We can compute exactly what the shape of a mirror would need to be — at any instant — to undo the turbulent effects of the atmosphere, and return our artificial guide star to simply being a single point of light at the correct location.

What we then do is we delay the light from all the other sources coming into the telescope, and actually mechanically adapt a mirror along the light path to be the exact shape it needs to be to undo the effect of the atmosphere, which we then pass the delayed light through.

This provides a way for us to literally undo a huge portion of the atmosphere’s effects, rewarding us with an optical image that’s been corrected for all that turbulent air.

Image credit: Gemini Observatory – Adaptive Optics – Laser Guide Star, annotation by me.

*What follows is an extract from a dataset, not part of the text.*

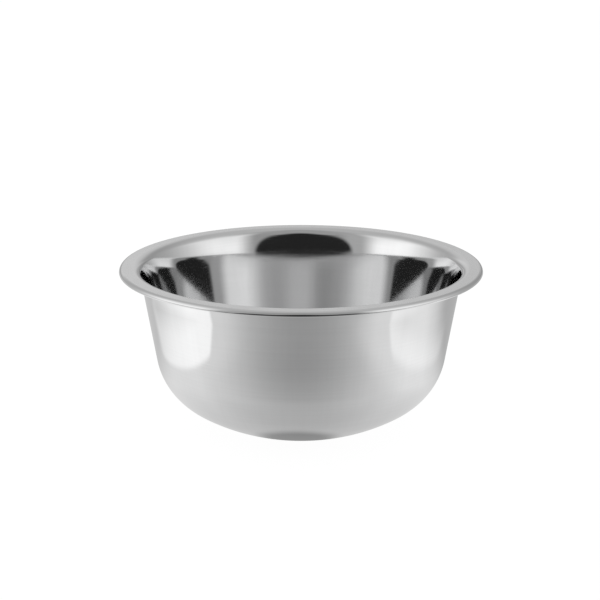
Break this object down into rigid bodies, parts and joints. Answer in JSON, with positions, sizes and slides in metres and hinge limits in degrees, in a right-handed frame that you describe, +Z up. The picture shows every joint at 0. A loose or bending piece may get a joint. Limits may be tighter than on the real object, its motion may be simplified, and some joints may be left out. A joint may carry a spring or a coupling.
{
  "type": "shaving bowl",
  "caption": "Round steel shaving bowl with steep sides, a rounded bottom, a small flat base and a flat flange with a rolled edge round the mouth.",
  "frame": {"origin": "centre of the resting face, on the bowl's axis", "axes": "+Z up along the bowl's axis, out of its mouth; the bowl is round, so X and Y are free, and -Y is the side seen first"},
  "size_m": [0.11, 0.11, 0.0505],
  "materials": {
    "polished_steel": "polished"
  },
  "bodies": {
    "root": {"bowl_shell": "polished_steel"}
  },
  "joints": []
}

We update the shape of this mirror on a continuous basis, and this allows us to obtain — to the best of our ability — an image that undoes all the negative effects of the atmosphere. This entire setup is the most advanced technique in the field known as adaptive optics, and it’s perhaps the most spectacular, revolutionary advance in ground-based astronomy since the invention of photography. Here’s a lovely video from Gemini Observatory, detailing how the entire process works.

Adaptive optics, in general, has allowed us to resolve binary stars in a system that, without it, would look only like noisy pixels of light, simply jumping around.

As of 2012, for the first time, we’ve used this advanced version of adaptive optics to obtain a cleaner, higher-resolution image than even the space-based Hubble Telescope could obtain! Have a look at the composite below to see what we’re talking about.

Image credit: NASA / ESA / Hubble (background) Gemini Observatory / NSF / AURA / CONICYT / GeMS/GSAOI (inset). Stitching by me.

In a number of instances here, the Gemini image — taken from a ground-based 8.19-meter telescope outfitted with cutting-edge adaptive optics — outperforms the 2.4-meter Hubble Space Telescope which is in space! Have a look for yourself, and see if you can’t identify — side-by-side — a number of instances where Gemini uncovers stars that Hubble missed.

Images credit: NASA / ESA / Hubble (L); Gemini Observatory / NSF / AURA / CONICYT / GeMS/GSAOI (R).

That was a view of the interior of globular cluster NGC 288, but adaptive optics systems on the Keck, Gemini and Lick observatories now routinely perform comparably to telescopes like Hubble that don’t even have to contend with the atmosphere!

Travel the Universe with astrophysicist Ethan Siegel. Subscribers will get the newsletter every Saturday. All aboard!

The adaptive optics techniques have allowed us, for example, to look inside the Orion Nebula like never before.

Image credit: M. Robberto/STScI and NOAO/AURA/NSF/Gemini Observatory.

So the next time you see an observatory (or even an image of one) shooting a laser up at the Universe, there’s no need to pretend we’re fighting aliens, attacking a distant civilization, or beaming energy to a distant location.

Image credit: Adam Contos (Ball Aerospace).

As is often the case with science, we’re actually doing something much more spectacular: we’re using our best technology, to the best of our abilities, to get the resolution of a space-based observatory, all without leaving the Earth!